*Exercise requirements*: Look through the data below and extract, unchanged, the lines from the one that contains "stub = [centre, centre" to the one that contains "cad_parts[node].hide_render = cad_parts[node].hide_viewport", both included.

____

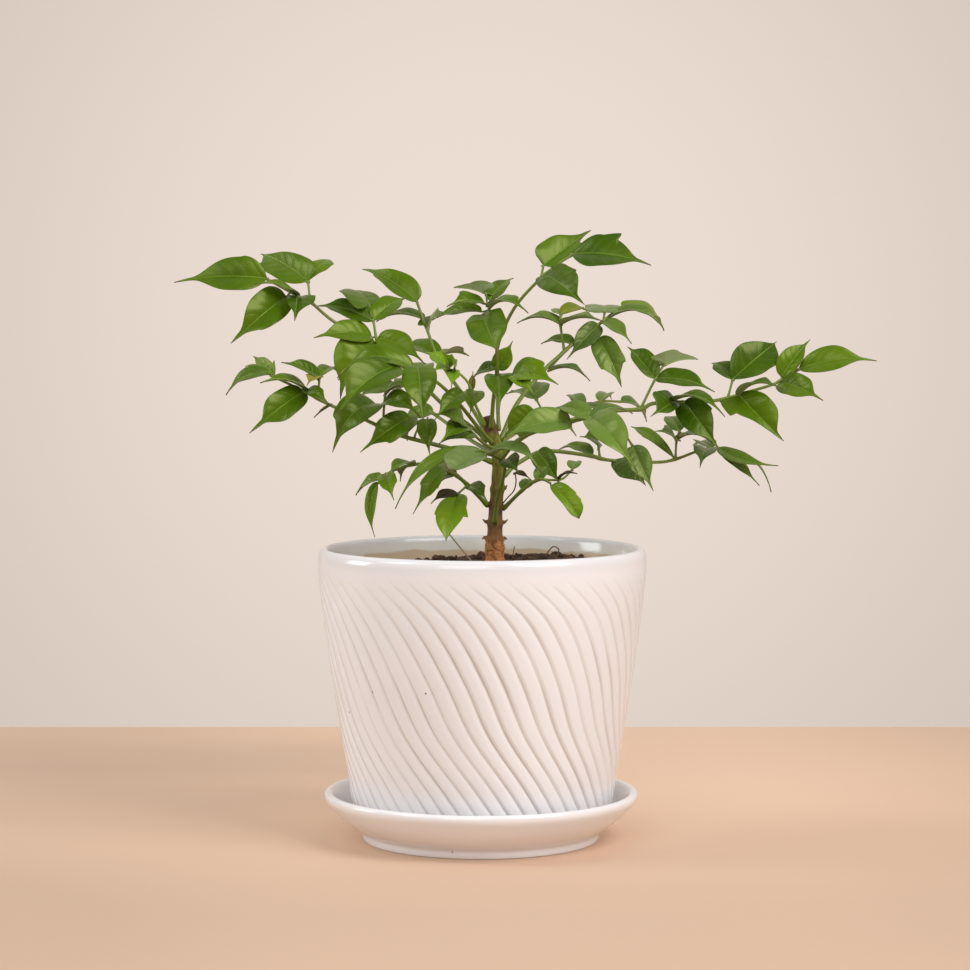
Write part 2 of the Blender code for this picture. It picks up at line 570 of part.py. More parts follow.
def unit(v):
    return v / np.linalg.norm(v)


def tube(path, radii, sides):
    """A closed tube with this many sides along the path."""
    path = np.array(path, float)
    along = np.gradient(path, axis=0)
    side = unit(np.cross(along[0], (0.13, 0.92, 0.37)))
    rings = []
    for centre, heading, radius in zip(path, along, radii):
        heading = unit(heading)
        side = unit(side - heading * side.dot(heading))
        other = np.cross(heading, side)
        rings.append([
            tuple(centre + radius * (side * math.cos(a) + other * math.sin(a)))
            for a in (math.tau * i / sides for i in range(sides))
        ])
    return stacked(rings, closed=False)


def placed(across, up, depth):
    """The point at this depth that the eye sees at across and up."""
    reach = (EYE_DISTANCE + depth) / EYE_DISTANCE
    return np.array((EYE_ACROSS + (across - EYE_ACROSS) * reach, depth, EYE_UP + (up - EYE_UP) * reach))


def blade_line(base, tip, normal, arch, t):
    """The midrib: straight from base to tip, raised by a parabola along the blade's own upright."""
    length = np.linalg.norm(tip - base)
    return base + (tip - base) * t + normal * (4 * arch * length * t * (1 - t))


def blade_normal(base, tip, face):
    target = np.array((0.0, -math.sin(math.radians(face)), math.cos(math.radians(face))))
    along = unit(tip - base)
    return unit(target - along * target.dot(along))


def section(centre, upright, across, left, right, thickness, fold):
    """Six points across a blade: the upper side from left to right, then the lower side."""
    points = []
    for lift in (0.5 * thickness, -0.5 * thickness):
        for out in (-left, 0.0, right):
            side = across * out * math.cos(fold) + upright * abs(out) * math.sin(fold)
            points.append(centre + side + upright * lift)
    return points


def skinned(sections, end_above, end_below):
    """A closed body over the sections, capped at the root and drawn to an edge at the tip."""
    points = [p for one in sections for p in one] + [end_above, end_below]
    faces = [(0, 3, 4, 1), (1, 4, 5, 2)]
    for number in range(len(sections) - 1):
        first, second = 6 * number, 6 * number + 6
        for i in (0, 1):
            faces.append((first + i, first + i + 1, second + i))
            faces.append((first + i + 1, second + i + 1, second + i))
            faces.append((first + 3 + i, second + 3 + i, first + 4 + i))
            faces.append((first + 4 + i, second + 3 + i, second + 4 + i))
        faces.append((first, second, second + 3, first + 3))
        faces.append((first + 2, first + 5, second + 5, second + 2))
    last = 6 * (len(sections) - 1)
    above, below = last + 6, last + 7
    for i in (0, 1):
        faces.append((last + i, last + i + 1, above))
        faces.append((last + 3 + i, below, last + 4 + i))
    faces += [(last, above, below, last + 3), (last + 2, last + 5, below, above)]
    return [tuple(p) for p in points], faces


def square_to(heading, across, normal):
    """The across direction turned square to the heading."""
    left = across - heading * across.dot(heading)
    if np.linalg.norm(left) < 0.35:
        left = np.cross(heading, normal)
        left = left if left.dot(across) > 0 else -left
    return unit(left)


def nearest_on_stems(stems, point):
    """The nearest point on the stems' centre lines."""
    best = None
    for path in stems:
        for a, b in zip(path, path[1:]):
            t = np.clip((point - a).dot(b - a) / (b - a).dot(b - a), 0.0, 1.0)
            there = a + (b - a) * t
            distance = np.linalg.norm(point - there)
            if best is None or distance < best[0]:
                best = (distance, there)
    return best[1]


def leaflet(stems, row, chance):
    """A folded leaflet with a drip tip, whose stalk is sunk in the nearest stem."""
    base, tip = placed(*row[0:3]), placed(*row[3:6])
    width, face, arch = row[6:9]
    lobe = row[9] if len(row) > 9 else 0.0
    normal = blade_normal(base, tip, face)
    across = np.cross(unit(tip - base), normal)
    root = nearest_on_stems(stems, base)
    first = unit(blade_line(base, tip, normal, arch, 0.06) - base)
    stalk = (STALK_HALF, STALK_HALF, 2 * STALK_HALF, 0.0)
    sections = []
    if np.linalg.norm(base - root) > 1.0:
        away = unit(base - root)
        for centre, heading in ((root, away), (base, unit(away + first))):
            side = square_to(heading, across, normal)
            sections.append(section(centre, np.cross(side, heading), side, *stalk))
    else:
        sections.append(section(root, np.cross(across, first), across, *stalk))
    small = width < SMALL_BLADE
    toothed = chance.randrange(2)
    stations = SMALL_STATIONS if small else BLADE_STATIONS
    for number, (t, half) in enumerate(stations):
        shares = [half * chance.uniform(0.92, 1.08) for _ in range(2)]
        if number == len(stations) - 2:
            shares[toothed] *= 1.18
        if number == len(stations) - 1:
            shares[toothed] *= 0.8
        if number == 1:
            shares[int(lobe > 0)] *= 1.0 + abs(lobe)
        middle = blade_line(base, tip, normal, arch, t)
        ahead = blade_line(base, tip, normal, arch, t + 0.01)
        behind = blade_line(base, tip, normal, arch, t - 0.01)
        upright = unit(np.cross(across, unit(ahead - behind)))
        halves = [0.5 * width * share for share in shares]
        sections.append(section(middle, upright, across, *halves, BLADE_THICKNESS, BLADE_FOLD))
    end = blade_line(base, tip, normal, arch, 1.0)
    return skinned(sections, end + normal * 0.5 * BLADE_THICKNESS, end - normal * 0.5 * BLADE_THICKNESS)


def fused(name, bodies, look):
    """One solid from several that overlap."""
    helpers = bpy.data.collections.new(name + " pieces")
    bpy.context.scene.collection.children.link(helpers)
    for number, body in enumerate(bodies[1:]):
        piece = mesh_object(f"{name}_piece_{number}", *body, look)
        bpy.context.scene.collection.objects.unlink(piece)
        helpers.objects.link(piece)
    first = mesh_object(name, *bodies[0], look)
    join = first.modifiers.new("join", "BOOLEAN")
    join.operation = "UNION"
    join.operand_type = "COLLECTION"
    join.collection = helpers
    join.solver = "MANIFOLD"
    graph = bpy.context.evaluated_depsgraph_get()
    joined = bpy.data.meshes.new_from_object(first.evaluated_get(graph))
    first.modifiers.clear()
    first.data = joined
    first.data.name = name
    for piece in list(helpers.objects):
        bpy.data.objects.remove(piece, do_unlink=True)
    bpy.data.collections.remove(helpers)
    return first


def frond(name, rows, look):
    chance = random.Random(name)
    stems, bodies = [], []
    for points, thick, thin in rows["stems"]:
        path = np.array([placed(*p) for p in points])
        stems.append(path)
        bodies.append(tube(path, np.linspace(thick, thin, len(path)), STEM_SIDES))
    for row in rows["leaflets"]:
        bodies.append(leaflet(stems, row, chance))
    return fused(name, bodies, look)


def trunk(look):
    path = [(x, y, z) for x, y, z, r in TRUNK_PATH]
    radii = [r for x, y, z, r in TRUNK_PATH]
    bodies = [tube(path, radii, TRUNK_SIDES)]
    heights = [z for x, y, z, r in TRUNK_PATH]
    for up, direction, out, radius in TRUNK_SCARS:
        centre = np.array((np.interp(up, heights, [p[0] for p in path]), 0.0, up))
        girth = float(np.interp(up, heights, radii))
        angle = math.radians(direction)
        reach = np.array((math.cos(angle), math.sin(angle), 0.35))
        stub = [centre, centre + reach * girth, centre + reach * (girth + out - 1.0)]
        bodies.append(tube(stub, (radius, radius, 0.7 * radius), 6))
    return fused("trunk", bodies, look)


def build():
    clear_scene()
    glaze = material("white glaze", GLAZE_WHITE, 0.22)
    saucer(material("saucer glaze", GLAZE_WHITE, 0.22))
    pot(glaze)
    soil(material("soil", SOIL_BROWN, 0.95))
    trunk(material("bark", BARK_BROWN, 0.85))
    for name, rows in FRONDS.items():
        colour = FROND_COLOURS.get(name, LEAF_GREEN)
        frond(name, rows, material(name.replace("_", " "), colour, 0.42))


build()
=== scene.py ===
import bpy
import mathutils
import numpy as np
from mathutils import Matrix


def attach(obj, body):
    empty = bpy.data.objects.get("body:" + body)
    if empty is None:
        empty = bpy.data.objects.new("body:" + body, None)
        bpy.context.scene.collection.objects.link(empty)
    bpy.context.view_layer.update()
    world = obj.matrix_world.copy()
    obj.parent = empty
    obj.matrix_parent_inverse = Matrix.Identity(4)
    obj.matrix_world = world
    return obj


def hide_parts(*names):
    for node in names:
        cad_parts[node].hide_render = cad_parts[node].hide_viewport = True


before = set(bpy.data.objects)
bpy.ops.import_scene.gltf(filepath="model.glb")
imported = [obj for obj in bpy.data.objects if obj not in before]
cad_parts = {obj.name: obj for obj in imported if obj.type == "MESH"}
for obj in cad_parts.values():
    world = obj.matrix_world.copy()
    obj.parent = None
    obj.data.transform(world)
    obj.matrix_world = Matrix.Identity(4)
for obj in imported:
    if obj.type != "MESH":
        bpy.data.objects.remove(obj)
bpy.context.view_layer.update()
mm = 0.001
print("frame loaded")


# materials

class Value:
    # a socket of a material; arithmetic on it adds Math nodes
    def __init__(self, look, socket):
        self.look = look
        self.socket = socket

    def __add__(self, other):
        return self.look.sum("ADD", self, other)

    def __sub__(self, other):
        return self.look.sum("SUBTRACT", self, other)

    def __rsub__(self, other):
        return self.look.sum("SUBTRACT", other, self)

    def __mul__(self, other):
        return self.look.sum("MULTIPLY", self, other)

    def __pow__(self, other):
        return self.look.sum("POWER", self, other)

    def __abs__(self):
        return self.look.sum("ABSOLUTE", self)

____

*Full response*:
        stub = [centre, centre + reach * girth, centre + reach * (girth + out - 1.0)]
        bodies.append(tube(stub, (radius, radius, 0.7 * radius), 6))
    return fused("trunk", bodies, look)


def build():
    clear_scene()
    glaze = material("white glaze", GLAZE_WHITE, 0.22)
    saucer(material("saucer glaze", GLAZE_WHITE, 0.22))
    pot(glaze)
    soil(material("soil", SOIL_BROWN, 0.95))
    trunk(material("bark", BARK_BROWN, 0.85))
    for name, rows in FRONDS.items():
        colour = FROND_COLOURS.get(name, LEAF_GREEN)
        frond(name, rows, material(name.replace("_", " "), colour, 0.42))


build()
=== scene.py ===
import bpy
import mathutils
import numpy as np
from mathutils import Matrix


def attach(obj, body):
    empty = bpy.data.objects.get("body:" + body)
    if empty is None:
        empty = bpy.data.objects.new("body:" + body, None)
        bpy.context.scene.collection.objects.link(empty)
    bpy.context.view_layer.update()
    world = obj.matrix_world.copy()
    obj.parent = empty
    obj.matrix_parent_inverse = Matrix.Identity(4)
    obj.matrix_world = world
    return obj


def hide_parts(*names):
    for node in names:
        cad_parts[node].hide_render = cad_parts[node].hide_viewport = True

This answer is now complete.